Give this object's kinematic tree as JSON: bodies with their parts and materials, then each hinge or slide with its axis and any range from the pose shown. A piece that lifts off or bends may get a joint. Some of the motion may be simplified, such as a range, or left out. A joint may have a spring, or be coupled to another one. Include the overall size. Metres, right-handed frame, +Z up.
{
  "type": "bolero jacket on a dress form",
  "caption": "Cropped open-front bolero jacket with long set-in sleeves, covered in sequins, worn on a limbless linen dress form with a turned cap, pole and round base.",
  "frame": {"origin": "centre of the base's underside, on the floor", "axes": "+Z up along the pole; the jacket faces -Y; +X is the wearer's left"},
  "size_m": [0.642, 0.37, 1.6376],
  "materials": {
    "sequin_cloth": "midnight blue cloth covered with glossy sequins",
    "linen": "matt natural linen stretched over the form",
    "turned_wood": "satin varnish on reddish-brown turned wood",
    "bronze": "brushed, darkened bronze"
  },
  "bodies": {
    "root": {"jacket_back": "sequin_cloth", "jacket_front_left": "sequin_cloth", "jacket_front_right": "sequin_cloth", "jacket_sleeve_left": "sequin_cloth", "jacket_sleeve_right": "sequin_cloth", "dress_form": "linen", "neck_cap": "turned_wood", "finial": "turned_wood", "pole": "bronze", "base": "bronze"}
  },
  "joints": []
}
...
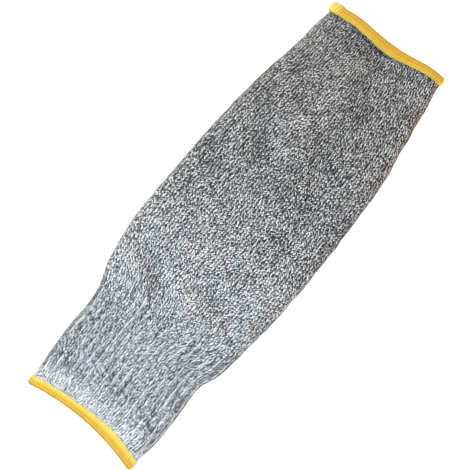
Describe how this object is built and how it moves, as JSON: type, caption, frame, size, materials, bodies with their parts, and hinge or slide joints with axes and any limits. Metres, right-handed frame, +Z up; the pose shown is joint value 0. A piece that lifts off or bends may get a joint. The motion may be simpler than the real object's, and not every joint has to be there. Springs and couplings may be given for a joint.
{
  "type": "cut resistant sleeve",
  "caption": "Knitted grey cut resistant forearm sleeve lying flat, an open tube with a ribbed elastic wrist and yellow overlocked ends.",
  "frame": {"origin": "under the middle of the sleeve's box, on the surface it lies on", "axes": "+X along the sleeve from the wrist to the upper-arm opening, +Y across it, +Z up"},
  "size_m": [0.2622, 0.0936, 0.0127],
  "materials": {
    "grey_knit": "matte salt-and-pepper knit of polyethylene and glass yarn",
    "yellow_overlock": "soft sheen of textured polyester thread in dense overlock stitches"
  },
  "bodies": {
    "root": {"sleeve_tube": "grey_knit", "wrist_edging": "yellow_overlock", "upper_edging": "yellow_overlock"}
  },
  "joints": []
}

What you will do: Filter the records, keeping only lines that contain "frame", and show those lines.

Result:
Give this object's kinematic tree as JSON: bodies with their parts and materials, then each hinge or slide with its axis and any range from the pose shown. A piece that lifts off or bends may get a joint. Some of the motion may be simplified, such as a range, or left out. A joint may have a spring, or be coupled to another one. Include the overall size. Metres, right-handed frame, +Z up.
  "frame": {"origin": "centre of the base's underside, on the floor", "axes": "+Z up along the pole; the jacket faces -Y; +X is the wearer's left"},
Describe how this object is built and how it moves, as JSON: type, caption, frame, size, materials, bodies with their parts, and hinge or slide joints with axes and any limits. Metres, right-handed frame, +Z up; the pose shown is joint value 0. A piece that lifts off or bends may get a joint. The motion may be simpler than the real object's, and not every joint has to be there. Springs and couplings may be given for a joint.
  "frame": {"origin": "under the middle of the sleeve's box, on the surface it lies on", "axes": "+X along the sleeve from the wrist to the upper-arm opening, +Y across it, +Z up"},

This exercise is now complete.